Growing numbers of labour migrants from Poland and other countries are ending up living on the streets when their work dries up, homeless charities have said.
Stichting Barka, which works with vulnerable migrants in 16 municipalities, said it helped 5,000 people in 2022, of whom 3,000 were registered homeless.
The Regenboog Groep in Amsterdam said it was aware of 1,900 homeless EU citizens living in the capital. “And many more are not on our radar,” a spokesman told the Telegraaf.
The numbers have been increasing since the coronavirus pandemic, when many labour migrants were unable to work but had no right to unemployment cover, which is only available to people who can show a five-year work history.
The problem is compounded by the fact that many Poles arrived in the Netherlands before 2020 on “package deals”, where their employer arranged their accommodation – with the result that they lost their home as well as their job.
“Their house is often attached to their work and there is next to no social safety net,” said Merlijn Hijzen of the Haagse Soepbus, which hands out free food and drink to a group of around 50 homeless migrants in The Hague.
Tent near Madurodam
Norbert Jach, who came to the Netherlands from Poland to work as a decorator, said he could afford a house large enough to accommodate for his wife, two children and his mother when he first lived in The Hague. Now he lives in a tent near the Madurodam miniature theme park.

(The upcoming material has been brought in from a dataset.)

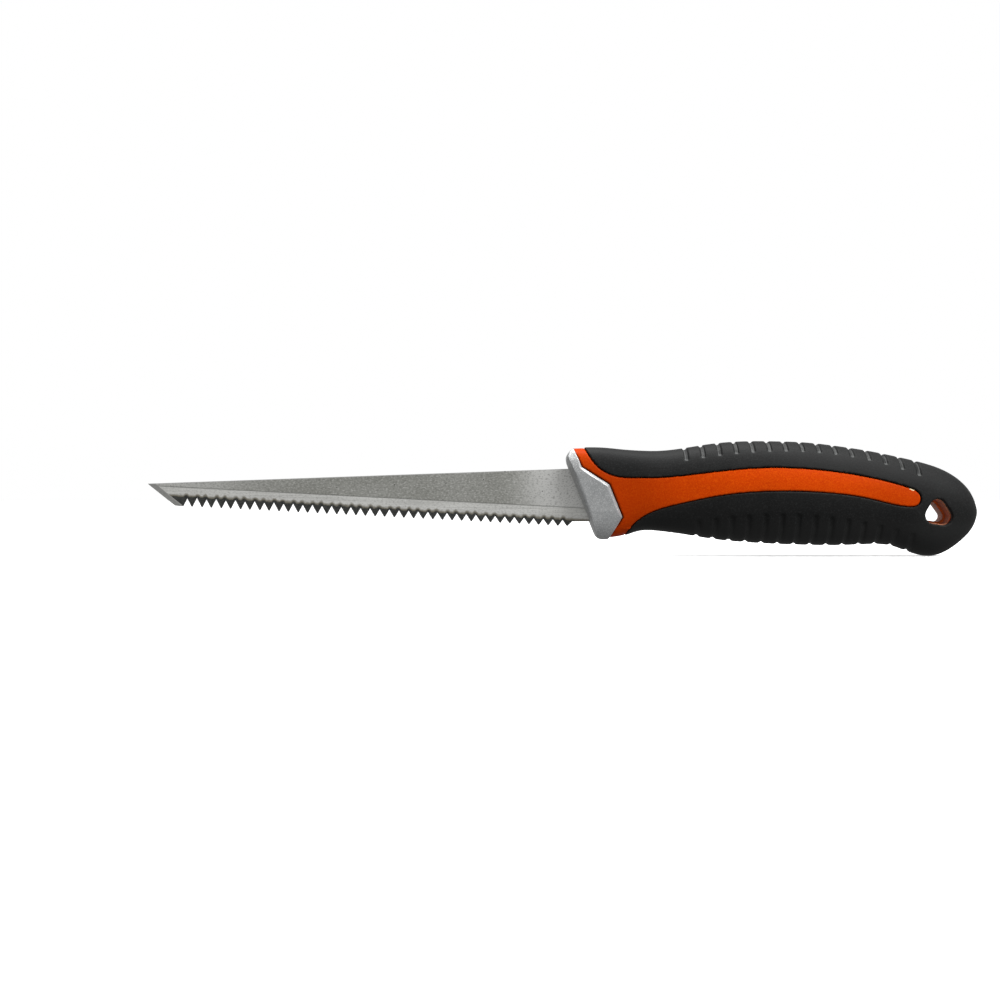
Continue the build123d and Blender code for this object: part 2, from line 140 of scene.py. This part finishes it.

“I got ill, struggled with alcohol addiction and lost everything,” he told the Telegraaf.
But many Polish migrants are reluctant to leave because inflation in their home country was even higher last year than in the Netherlands, making it an unaffordable option.
“The upward trend has set in since the coronavirus pandemic, when a lot of labour migrants needed help,” said Barka spokesman Daria Ceplin. “Fortunately we are able to help a considerable group, whether it’s finding a new job in the Netherlands or bringing them back to their homeland.”